Act 5, Scene 1 is relevant to the play because it serves the purpose of concluding the play by tying up most of the loose ends with a happy comedic ending. To start, all mistaken identities are revealed when Cesario unveils himself as Viola, Sebastian comes clean about who he is, and even the Fool tells Malvolio that he was Sir Topas. These revelations allow Viola and Sebastian to reunite and for Antonio to gain closure with Sebastian. It also allows the romances flourish, with Olivia and Sebastian happy with their marriage, and with Viola and Orsino realizing their love and preparing for marriage at the end. Another marriage between Maria and Toby is exposed by Fabian in this scene. Even Malvolio learns what happened to him, and learns his lesson about being nice.
Why We Kept...
The lines chosen to remain in the scene were either kept for plot advancement, character development, comedic relief, and/or the happy ending.

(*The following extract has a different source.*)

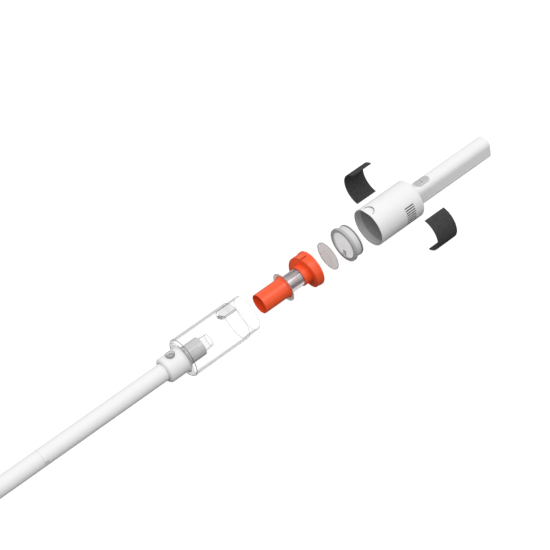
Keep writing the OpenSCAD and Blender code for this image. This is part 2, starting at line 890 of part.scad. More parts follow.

Plot advancement is important in this scene because certain events must be kept so that the happy ending is able to occur at the end. In the beginning of the scene, some of the events heighten the problem of mistaken identity. These will lead to Cesario and Sebastian to let the other characters know their true identities. To start, Antonio scolds Cesario, whom he thinks is Sebastian, for the reason that he “denied me mine own purse, which I had recommended to his use not half an hour before” (lines 88 – 90). Then, Olivia and Orsino argue about Cesario’s supposed marriage to Olivia, which really was a marriage to Sebastian, in lines 148 – 155, and the priest “settles” it in lines 164 - 165. Next, Andrew and Toby accuse Cesario of hurting both of their heads (lines 185-186). This course of events is necessary to lead Cesario to reveal himself as Viola, and Sebastian saying who he really is.

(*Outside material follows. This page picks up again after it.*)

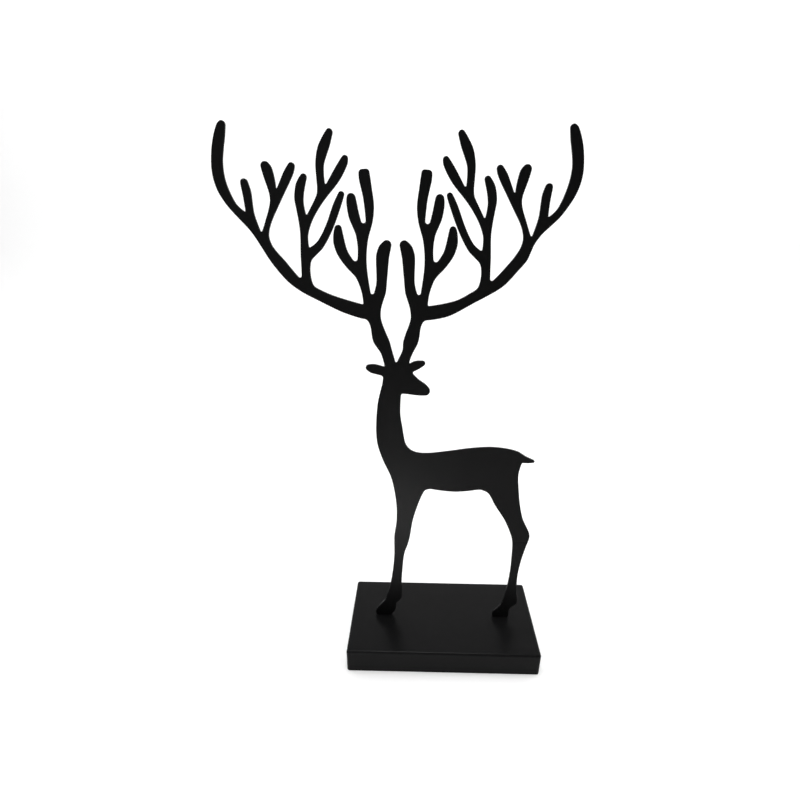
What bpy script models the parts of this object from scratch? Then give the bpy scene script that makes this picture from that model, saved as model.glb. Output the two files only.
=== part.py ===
"""Reindeer figurine: a flat steel plate cut to the animal's outline, standing on a folded steel base.

X points to the viewer's right, Y away from the viewer and Z up. The origin is on the surface that the
base stands on, at the middle of the whole object's extent. Lengths are in metres unless a name says mm.
"""

import math

import bmesh
import bpy
import numpy as np

# Plate
FIGURE_HEIGHT = 0.4305
PLATE_THICKNESS = 0.002

# Base, a shallow tray folded from sheet and turned upside down
BASE_WIDTH = 0.181
BASE_DEPTH = 0.096
BASE_HEIGHT = 0.024
SHEET = 0.0015
FOLD_RADIUS = 0.0026
FOLD_SEGMENTS = 4

# Fit of the plate on the base: its place behind the base's middle line, and the gap under its hooves
PLATE_SETBACK = 0.0
SEAT_GAP = 0.0003

# Fineness of the cut edge
ARC_STEP = math.radians(28)
TURN_STEP = math.radians(12)
LONGEST_CHORD_MM = 8.0

# How far the cut edge lies outside the belt round the stops
EDGE_GROWTH_MM = 0.45

# The outline is a belt round the stops below, grown a little all round, in millimetres on a drawing of the
# plate. A stop is (x, z), a place that the belt passes through, or (x, z, radius), a disc that it runs
# round: outside a rounded tip where the radius is positive, and inside a crotch where it is negative. On the
# drawing x is 0 over the base's middle and z is 0 at the hooves.
ANTLER_AXIS_MM = -46.3

# One antler, from the head outwards, with x counted from the antlers' axis
BEAM_UNDERSIDE = [
    (12.6, 272.0), (16.8, 279.6), (18.1, 284.8), (18.8, 291.3), (20.4, 296.1), (22.6, 298.4), (26.0, 299.1),
    (40.0, 303.2), (60.0, 313.0), (70.0, 318.2), (80.0, 325.3), (90.0, 336.8), (95.0, 344.2), (100.0, 354.2),
    (105.0, 361.7), (115.0, 372.4), (120.0, 378.7), (124.0, 385.3), (126.8, 393.5), (127.5, 402.5),
    (125.0, 417.0), (120.6, 428.0),
]
OUTER_TINES = [
    (117.8, 427.9, 1.95), (116.9, 421.0), (120.2, 406.0), (119.6, 393.5), (113.9, 378.5), (108.3, 374.3, -1.0),
    (107.7, 384.5), (106.2, 392.5, 2.2), (102.5, 386.5), (101.9, 373.0), (97.6, 361.3, -1.2),
    (92.5, 370.0), (88.9, 379.0), (88.3, 385.0), (91.1, 395.5), (90.1, 402.9, 2.7), (86.1, 402.0),
    (84.3, 392.5), (83.3, 389.7, -0.9), (76.9, 399.5), (71.8, 403.1, 1.95), (71.0, 399.0), (82.2, 380.0),
    (90.5, 365.7), (92.4, 357.5), (90.3, 350.0), (82.6, 340.0), (71.7, 330.0, -1.9),
]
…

Character development is significant in this scene, therefore several events are kept because they are either showing new traits or reaffirming old traits of the characters, even though it is the end of the play. For example, Orsino is confirmed as a good guy because he so readily calls Viola her “master’s mistress” (line 343) and returns her sentiments of love. In another instance of important character development, it is reaffirmed that Viola is good-hearted and wanted to be honest when she tells Orsino that she wasn’t lying when she said those subtle statements of love to him as Cesario (lines 281 – 284).
Comedic relief must be kept in the play because this is a comedy in its truest form. Although some smaller occasions of humor in the scene were cut, significant instances of it must remain in the play. One such instance is when the joke on Malvolio is explained to him and he gets so frustrated he claims he’ll “be revenged on the whole pack” (line 401).
The happy ending is vital to an Elizabethan comedy and “Twelfth Night” is no different. Several events in this scene must be kept to portray a traditional happy ending. In the typical happy ending, almost everyone gets married in a parade to the altar. In this scene, the marriages between Viola and Orsino (line 341 – 343) and between Maria and Toby are revealed (lines 386 – 387), and previously Sebastian and Olivia got married. Also, the “evil” character Malvolio learns his lesson.
Overall, the abridged version of Act 5, Scene 1 includes the specific lines it does because they contribute to plot advancement, character development, comedic relief, and/or the happy ending.
Why We Cut...
The major deletions from the play in this abridged version were mainly repeated or unnecessary information that didn't further the plot. In the beginning of the play, Orsino encounters the Fool (Lines 7-45). Most of this scene was removed because the Fool and the Count are only making jokes to one another. This serves as a comic relief, but is not essential to furthering the plot or presenting new information to the reader.
Shakespeare has a habit for repeating information already given many times, which is not needed. Lines 237-242 Sebastian only needs to say that he had a sister; he does not need to repeat questions pertaining to the same thing. In Lines 243-260 Viola/Cesario and Sebastian give each other many instances on how they can be related but lines 256-260 are unimportant because there are already many coincidences to show how they are brother and sister.
Information about the captain was deleted from the abridged version (Lines 266-270, and Lines 287-290). He was not mentioned during the movie in class, so it is obvious that the information is unneccessary to be included for the play to be complete.
At the end of the act the Fool sings to tie up the play. Even though this song is lovely and is a good way to end the play, it shows no importance.
Because of the lines that we eliminated most of the characters' personalities aren't being shown. We removed most of the jokes leaving the Fool not very foolish. Some lines concerning Toby and his drunkenness were deleted. By doing that the reader doesn't pick up that Toby is a very immature character and that he enjoys drinking. Also since many comedic elements are being taken out, it shifts the play from being a pure comedy.
A beaten Toby and Andrew confront Cesario/Viola who they believe gave them bruises, but was in fact Sebastian. Cesario/Viola is in complete confusion for he/she never laid a hand on them. Lines 182-207.
Sebastian and Viola reunite. Lines 237-270.
After reuniting with her brother Sebastian, Cesario/Viola reveals to everyone that he/she is a woman named Viola. Lines 261-275.
Orsino asks Viola for her hand in marriage which she happily accepts. Lines 279-290.
Malvolio, who has been locked away, is a complete wreck and is devasted by the actions that have been made upon him. Lines 348-401.